There has been some great conversation over everything I've shared.
I'm excited to hear from this week's guest author, Owaiz Anwar, who writes over at The Imaginarium; he takes a completely different perspective than we've been looking at.
This is good stuff people!
Enjoy! I know I did!
Before we begin, let me classify love. There are two main types of it:
(a) The love for/from family, friends, and anyone you care about
(b) The love for/from your boyfriend, wife, or whoever your other half is
Now, why classify? It is important to classify it because while both of these are similar forms of love, they should never be compared. For instance, suppose your mother has loved you unconditionally since your were born. 18 years later, you move out to be with someone you’ve been in love with for like 6 months. It doesn’t mean the one you’re moving out for loves you more than your mum (making that comparison is sick anyway) or something, but that it just is a different type of love. And, honestly, you don’t want someone you want to spend your life with to love you like your mom does, right? I have experienced the purest and the best form of the first kind of love. All right then, that’s settled, let’s move on.

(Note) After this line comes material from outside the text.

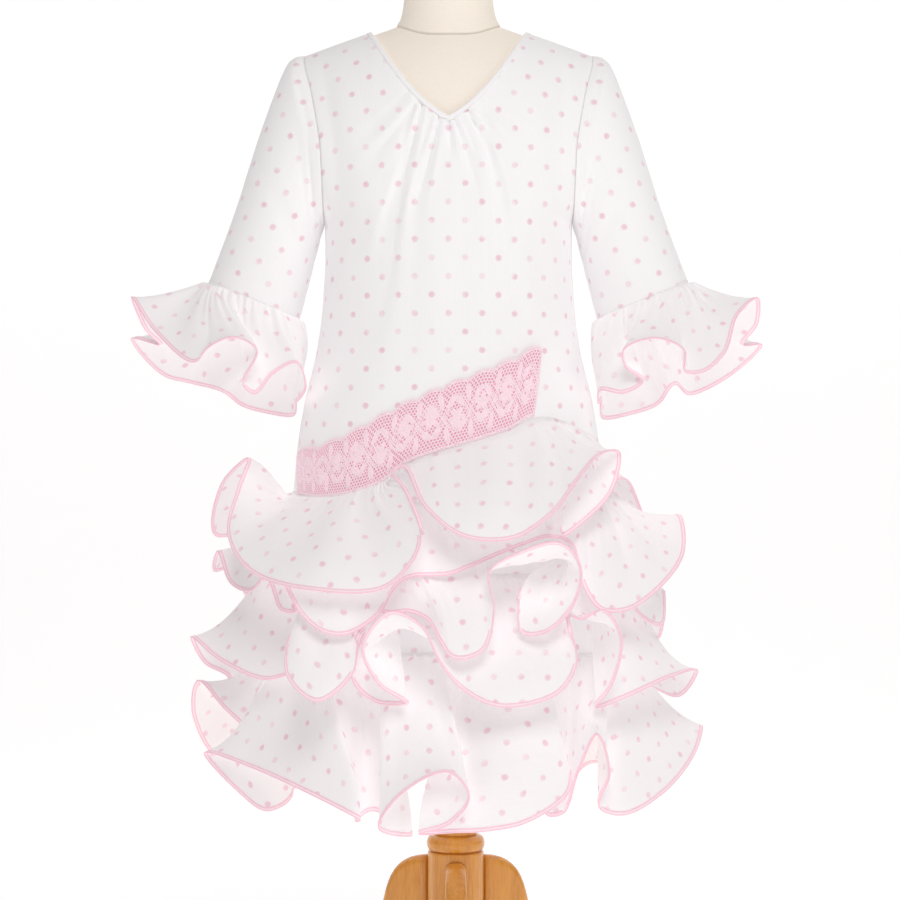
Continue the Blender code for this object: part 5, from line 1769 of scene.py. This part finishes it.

When I was in college, one of the things that all my guy friends talked about, daily, were their girlfriends, or those that they were vying for. I was never a part of those conversations because there was nothing for me to talk about. I simply wasn't interested in anyone. But then I started feeling like I did need a girlfriend, simply because everyone else had one. Soon enough, I found myself in a relationship. A month in and she started ending her calls with “I love you’s.” Then she started complaining that I didn’t say it back. I told her I’ll say it when I feel it, why lie about it or rush into it? But the truth is I just never felt the love. Or, more importantly, I never allowed myself to love her because I did not see it working in the long run, so I called it quits a week or two later.
Later on, I did have many opportunities to fall in love and have relationships that were likely to work, but I never tried. My reason was simple: why complicate life unnecessarily? If my life was good and I had no problems then I saw no reason for complicating it. If I did have problems, my reason was the same: why add to the burden? So, that resulted in me as I am. A 25 year old guy who has never had a relationship or been on a date.

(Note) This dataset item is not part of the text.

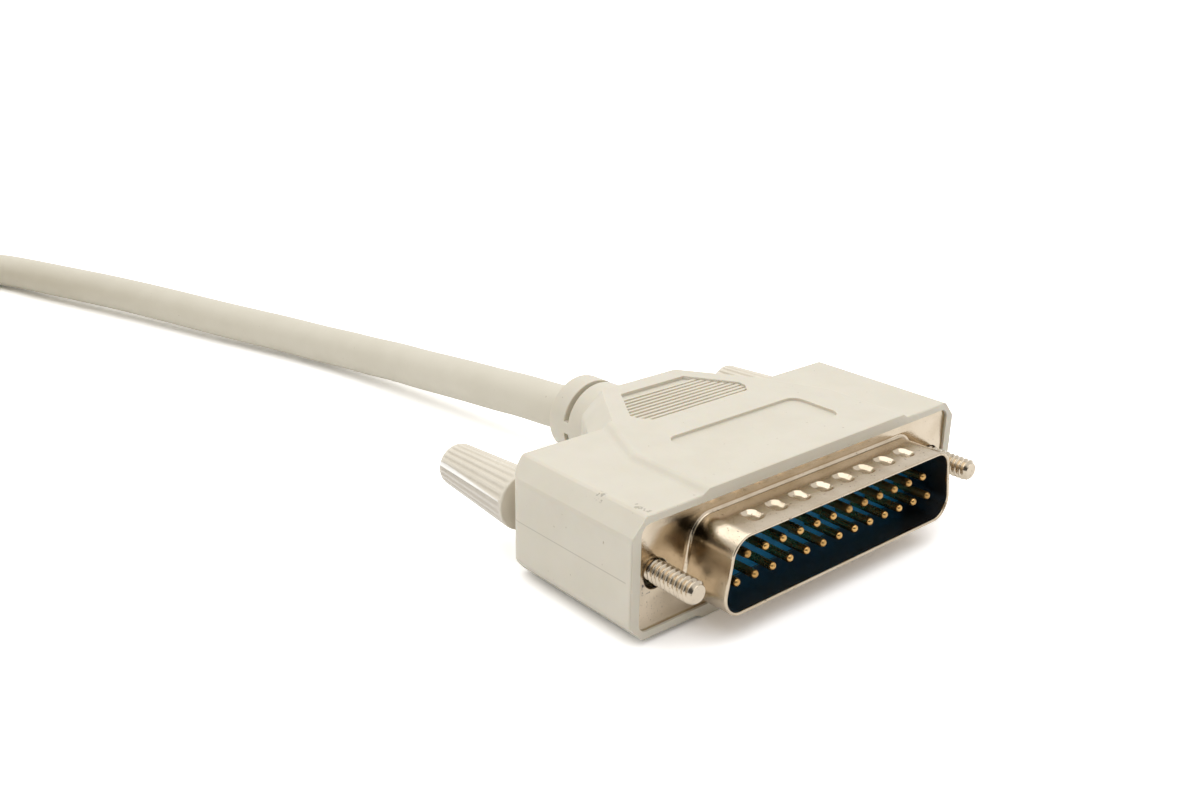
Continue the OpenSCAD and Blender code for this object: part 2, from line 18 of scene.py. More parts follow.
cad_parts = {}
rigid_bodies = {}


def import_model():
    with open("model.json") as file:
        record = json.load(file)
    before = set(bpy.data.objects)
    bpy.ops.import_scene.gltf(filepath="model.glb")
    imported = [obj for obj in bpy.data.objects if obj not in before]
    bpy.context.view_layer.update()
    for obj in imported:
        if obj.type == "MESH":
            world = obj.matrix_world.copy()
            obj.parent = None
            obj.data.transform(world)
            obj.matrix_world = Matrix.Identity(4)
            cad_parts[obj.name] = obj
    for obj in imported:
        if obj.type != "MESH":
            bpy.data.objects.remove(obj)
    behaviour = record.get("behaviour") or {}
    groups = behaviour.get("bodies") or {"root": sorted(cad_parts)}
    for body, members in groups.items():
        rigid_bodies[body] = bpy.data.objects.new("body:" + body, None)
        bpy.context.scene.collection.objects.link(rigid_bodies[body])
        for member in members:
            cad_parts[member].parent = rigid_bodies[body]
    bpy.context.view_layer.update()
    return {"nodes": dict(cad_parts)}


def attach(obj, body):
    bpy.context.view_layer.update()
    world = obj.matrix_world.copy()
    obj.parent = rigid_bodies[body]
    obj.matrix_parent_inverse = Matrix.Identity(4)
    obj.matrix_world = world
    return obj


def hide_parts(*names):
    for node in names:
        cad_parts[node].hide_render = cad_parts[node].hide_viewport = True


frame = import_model()
MM = 0.001
scene = bpy.context.scene
PLUG = "plug_and_cable"
FLOOR_Z = -7.63

# %% [markdown]
# ## Camera
# The camera stands low at the plug's front left corner and looks down along the row of
# contacts. Its place and its three angles give a matrix whose columns are the camera's
# right, its up and the way back from what it sees.

# %% Camera
CAMERA_AT = np.array([-98.68, -76.91, 59.35]) * MM
CAMERA_YAW, CAMERA_PITCH, CAMERA_ROLL = np.radians([-41.16, 20.74, 1.01])
LENS = 35.958


def camera_axes(yaw, pitch, roll):
    """Back from the yaw and pitch, right as up x back, then both turned by the roll."""
    back = np.array([np.sin(yaw) * np.cos(pitch), -np.cos(yaw) * np.cos(pitch), np.sin(pitch)])
    right = np.cross([0, 0, 1], back)
    right /= np.linalg.norm(right)
    up = np.cross(back, right)
    turned = np.cos(roll) * right + np.sin(roll) * up
    return np.stack([turned, np.cross(back, turned), back], axis=1)


camera_data = bpy.data.cameras.new("camera")
camera_data.sensor_width = 36
camera_data.lens = LENS
camera_data.clip_start = 0.005
camera_data.clip_end = 20
camera = bpy.data.objects.new("camera", camera_data)
scene.collection.objects.link(camera)
pose = np.eye(4)
pose[:3, :3] = camera_axes(CAMERA_YAW, CAMERA_PITCH, CAMERA_ROLL)
pose[:3, 3] = CAMERA_AT
camera.matrix_world = Matrix(pose.tolist())
scene.camera = camera
print("camera at", CAMERA_AT, "lens", LENS)

# %% [markdown]
# ## From arrays to a piece
# Every new surface here is an array of points worked out at once. Three helpers turn such
# an array into a closed mesh, join the seams, and hang the piece on its body.

# %% Mesh helpers
def grid_quads(rows, columns, closed_rows=False):
    """Quads between neighbouring points of a grid whose columns close on themselves."""
    r = np.arange(rows if closed_rows else rows - 1)[:, None]
    c = np.arange(columns)[None, :]
    below, right = (r + 1) % rows, (c + 1) % columns
    corners = [r * columns + c, r * columns + right, below * columns + right, below * columns + c]
    return np.stack(np.broadcast_arrays(*corners), axis=-1).reshape(-1, 4)


def tidy(mesh, angle, merge=0.0008):
    """Merges doubles (in mm), turns all faces outwards and smooths below an angle in degrees."""
    work = bmesh.new()
    work.from_mesh(mesh)
    bmesh.ops.remove_doubles(work, verts=work.verts, dist=merge * MM)
    bmesh.ops.dissolve_degenerate(work, edges=work.edges, dist=1e-8)
    bmesh.ops.recalc_face_normals(work, faces=work.faces)
    work.to_mesh(mesh)
    work.free()
    mesh.shade_smooth()
    mesh.set_sharp_from_angle(angle=math.radians(angle))


def add_piece(name, mesh, body, replaced):
    """Links a mesh as an object that rides on a body and stands for CAD nodes."""
    piece = bpy.data.objects.new(name, mesh)
    scene.collection.objects.link(piece)
    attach(piece, body)
    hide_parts(*replaced)
    return piece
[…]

The truth is, and I am not afraid to admit it, I do not want to get hurt. If I love, that will have to be it, I will give my all, and heavens know what I’ll do if that fails. I keep getting told that life is a gamble and we have to take risks, or that it is okay to make mistakes and all, etc. I have a few friends who have beliefs similar to my own, yet they are in relationships. They take the risks over and over. If one relationship fails, they try again. But if what they’re doing is their choice and is okay, then so is my choice to not take the risk. I do not feel like I’m missing out on anything. I live an easy, simple life. Yes, I’m rather unemotional, but that’s only because I worked too damned hard to control and suppress my feelings. You may not agree with me, but I have seen people go through heartache and I have seen how it wrecks them. It is terrible, I know, and every time I hear of their heartache, I tell myself, “You’re lucky you don’t have to go through that.” Living like this may sound dull and boring, and, at times, I do wish I had someone to love, but that wish goes away and in the end I’m always glad I have no one to love.
If you want to build a fence for security purposes, you don’t want to add exceptions or leave loopholes because you never know who will exploit it and rob or hurt you, so I built rock-solid, impenetrable walls for myself, and love hasn’t been able to find it’s way in.
That allows me to proudly say, I haven’t had any heartache at all. Besides, not being in love is like having one less thing to worry about. In my free time, I do not have to think about my other half, plan a date, or be on phone with them. Instead, I get time for myself. Time and space. And I’ve gotten so used to all of that, that I don’t think I can ever let anyone in. So, while love can be all rainbows and butterflies, the time passes by and things change, and it usually ends with tears. Lovelessness may not be all rainbows and butterflies, but it is peaceful and tranquil. There is no fear of rejection, no cheating, no limits, and no heartache. It is very liberating, like having wings and being able to fly. Plus, you can flirt with whoever you want. I do allow myself to get infatuated, enjoy the feeling, because it never lasts for anymore than three days. That’s the limit I’ve set for myself, and it does work remarkably well. So, you can be a risk taker, risk heartbreak and pain, or you can ‘not’ be a risk taker and truly be free. Of course, I’m all for not taking these risks because of obvious reasons.